■ **Aim of the task**
Count how many lines have the word "shown" in them. Reply with that number by itself.

■ **Task material**
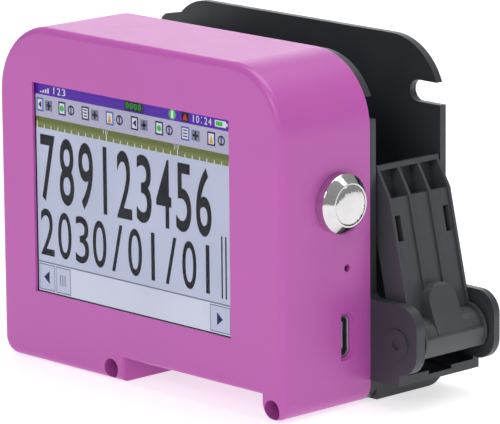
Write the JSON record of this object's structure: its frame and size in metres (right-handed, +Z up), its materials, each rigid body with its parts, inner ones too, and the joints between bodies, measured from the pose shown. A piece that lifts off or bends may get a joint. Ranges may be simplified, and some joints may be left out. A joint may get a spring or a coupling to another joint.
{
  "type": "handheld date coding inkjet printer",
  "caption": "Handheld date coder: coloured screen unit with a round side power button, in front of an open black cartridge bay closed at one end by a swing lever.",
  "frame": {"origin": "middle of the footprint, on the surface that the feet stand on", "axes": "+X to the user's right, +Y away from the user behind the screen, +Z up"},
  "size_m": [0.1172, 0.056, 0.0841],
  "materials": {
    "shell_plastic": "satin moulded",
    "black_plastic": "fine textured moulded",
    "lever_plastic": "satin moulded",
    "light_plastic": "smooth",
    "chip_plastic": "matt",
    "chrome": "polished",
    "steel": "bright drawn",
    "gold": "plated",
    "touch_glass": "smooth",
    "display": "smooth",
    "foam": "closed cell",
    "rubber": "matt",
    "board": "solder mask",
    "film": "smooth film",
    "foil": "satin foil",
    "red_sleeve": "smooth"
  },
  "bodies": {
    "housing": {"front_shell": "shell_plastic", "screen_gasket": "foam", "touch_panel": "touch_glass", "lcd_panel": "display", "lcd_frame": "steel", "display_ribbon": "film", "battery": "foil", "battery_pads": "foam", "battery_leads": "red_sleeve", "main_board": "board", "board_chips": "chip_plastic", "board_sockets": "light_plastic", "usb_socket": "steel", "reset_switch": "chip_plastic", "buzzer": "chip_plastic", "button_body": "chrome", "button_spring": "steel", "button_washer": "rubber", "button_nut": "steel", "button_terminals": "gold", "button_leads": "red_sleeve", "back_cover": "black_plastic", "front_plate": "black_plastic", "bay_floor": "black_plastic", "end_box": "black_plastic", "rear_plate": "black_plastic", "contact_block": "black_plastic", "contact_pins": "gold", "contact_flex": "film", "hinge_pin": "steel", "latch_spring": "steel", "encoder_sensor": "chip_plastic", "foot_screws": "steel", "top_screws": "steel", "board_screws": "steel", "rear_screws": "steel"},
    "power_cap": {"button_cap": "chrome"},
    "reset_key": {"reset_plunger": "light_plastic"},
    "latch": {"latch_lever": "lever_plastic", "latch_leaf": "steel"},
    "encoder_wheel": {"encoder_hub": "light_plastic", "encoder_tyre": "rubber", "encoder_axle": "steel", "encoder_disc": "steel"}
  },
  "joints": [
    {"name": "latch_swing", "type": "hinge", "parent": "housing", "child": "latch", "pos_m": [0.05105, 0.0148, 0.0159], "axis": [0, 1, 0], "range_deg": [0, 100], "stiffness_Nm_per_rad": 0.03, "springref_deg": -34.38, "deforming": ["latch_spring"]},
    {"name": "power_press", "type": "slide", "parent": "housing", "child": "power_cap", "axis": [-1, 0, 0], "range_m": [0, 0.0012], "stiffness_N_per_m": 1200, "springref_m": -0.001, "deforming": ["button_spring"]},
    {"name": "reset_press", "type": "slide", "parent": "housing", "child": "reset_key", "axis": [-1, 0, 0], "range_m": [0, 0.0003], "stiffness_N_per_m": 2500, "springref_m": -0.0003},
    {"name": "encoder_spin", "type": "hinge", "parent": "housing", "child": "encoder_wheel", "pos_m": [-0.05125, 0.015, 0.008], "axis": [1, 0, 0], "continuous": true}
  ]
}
...
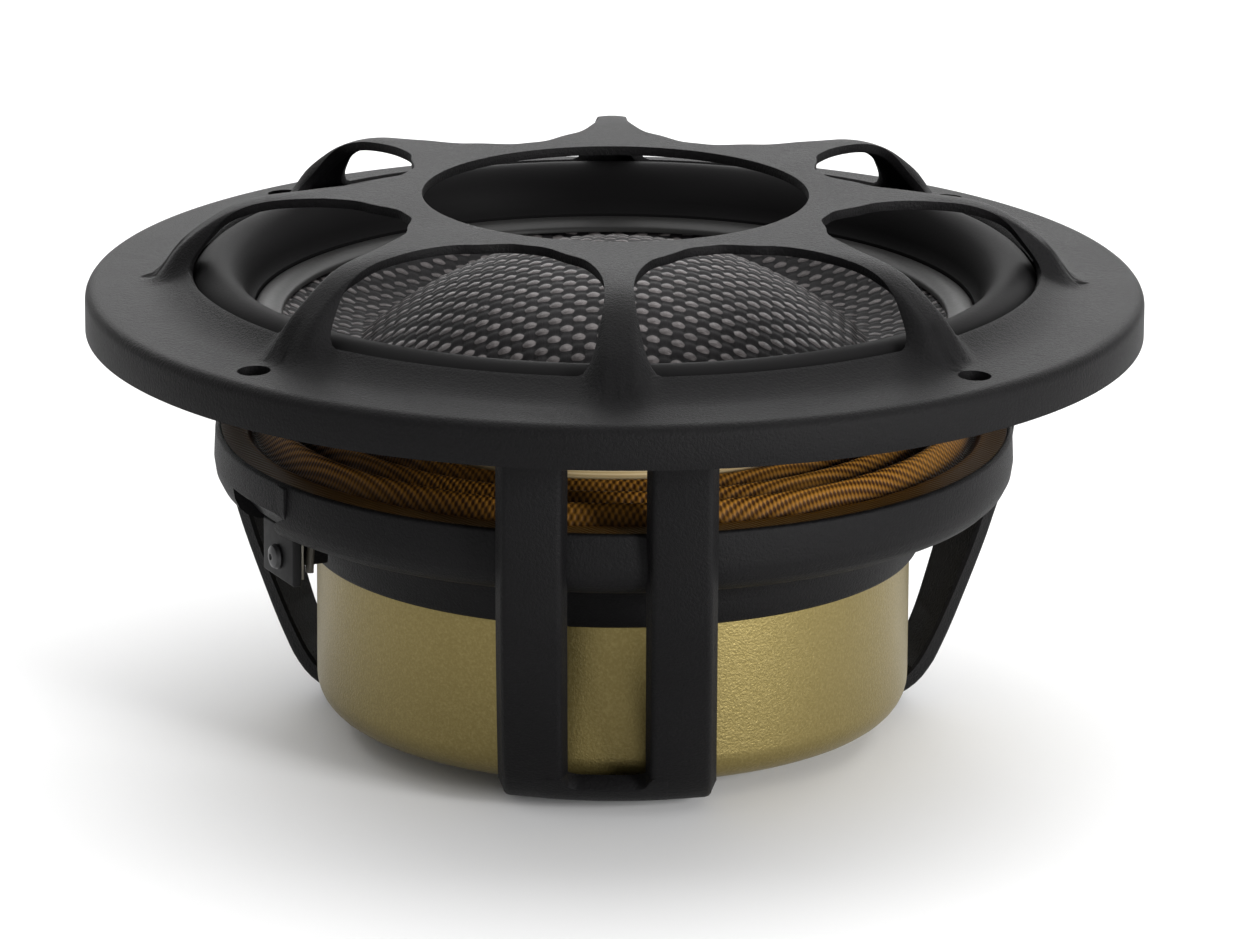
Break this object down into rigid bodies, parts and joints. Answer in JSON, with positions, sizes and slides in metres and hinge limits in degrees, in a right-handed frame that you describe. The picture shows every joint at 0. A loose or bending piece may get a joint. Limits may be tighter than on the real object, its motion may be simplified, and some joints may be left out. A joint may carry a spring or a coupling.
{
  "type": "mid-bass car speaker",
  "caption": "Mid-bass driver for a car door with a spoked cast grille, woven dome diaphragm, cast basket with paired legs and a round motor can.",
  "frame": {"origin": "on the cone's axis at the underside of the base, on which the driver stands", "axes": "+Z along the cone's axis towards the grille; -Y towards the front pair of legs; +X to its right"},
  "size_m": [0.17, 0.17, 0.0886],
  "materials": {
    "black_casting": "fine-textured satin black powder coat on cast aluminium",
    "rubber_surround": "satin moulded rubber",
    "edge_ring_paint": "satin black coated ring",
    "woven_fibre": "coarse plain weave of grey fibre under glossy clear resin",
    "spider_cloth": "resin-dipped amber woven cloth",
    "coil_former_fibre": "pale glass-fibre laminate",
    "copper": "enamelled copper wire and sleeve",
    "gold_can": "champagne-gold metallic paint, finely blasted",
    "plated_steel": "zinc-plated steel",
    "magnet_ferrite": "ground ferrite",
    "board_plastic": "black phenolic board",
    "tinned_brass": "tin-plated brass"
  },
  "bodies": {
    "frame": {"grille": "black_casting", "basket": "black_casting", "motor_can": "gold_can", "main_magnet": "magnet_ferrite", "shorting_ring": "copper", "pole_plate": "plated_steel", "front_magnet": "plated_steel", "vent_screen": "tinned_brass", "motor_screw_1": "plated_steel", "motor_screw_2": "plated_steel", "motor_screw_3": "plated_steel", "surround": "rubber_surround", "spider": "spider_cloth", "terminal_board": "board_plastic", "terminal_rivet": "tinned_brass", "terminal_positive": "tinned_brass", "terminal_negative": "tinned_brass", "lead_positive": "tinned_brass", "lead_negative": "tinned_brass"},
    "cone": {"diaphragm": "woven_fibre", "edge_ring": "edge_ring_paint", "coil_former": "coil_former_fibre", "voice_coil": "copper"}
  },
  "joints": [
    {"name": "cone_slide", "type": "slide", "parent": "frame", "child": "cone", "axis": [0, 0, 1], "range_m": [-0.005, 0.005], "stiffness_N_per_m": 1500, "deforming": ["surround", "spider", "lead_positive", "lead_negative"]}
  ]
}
---
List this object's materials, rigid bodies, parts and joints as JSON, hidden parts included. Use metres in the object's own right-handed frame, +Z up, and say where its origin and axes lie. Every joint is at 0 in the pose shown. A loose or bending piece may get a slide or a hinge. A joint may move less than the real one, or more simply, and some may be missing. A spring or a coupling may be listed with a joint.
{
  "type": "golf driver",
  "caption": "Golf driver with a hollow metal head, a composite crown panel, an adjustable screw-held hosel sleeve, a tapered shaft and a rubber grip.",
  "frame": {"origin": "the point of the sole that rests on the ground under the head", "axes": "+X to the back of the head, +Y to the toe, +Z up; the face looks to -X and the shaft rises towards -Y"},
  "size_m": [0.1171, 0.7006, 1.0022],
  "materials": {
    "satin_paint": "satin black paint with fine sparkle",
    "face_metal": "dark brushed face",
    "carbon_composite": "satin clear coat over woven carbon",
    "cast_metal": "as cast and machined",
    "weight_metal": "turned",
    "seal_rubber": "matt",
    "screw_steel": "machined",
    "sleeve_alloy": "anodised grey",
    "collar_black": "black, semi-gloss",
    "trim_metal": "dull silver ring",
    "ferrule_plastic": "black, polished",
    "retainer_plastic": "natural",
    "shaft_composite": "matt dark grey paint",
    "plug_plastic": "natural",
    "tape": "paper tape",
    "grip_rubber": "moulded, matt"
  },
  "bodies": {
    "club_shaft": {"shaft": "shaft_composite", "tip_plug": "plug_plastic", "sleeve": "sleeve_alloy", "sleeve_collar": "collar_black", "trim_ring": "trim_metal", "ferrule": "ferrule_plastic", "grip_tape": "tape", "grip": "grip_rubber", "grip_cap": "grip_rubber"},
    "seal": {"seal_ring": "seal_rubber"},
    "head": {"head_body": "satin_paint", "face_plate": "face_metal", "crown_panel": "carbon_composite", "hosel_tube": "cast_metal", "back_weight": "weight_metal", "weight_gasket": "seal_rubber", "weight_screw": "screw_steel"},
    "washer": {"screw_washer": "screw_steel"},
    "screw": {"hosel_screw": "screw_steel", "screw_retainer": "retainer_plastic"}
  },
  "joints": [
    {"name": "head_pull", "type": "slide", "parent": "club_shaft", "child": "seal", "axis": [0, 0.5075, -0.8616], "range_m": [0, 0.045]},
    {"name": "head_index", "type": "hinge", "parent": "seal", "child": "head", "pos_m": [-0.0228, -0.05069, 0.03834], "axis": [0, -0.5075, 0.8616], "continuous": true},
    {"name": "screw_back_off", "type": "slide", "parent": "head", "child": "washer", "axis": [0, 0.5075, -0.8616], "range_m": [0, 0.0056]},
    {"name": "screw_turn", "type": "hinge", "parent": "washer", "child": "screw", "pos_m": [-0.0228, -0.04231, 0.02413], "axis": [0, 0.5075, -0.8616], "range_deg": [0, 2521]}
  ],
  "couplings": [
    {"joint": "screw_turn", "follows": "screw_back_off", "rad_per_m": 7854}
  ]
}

■ **The response**
2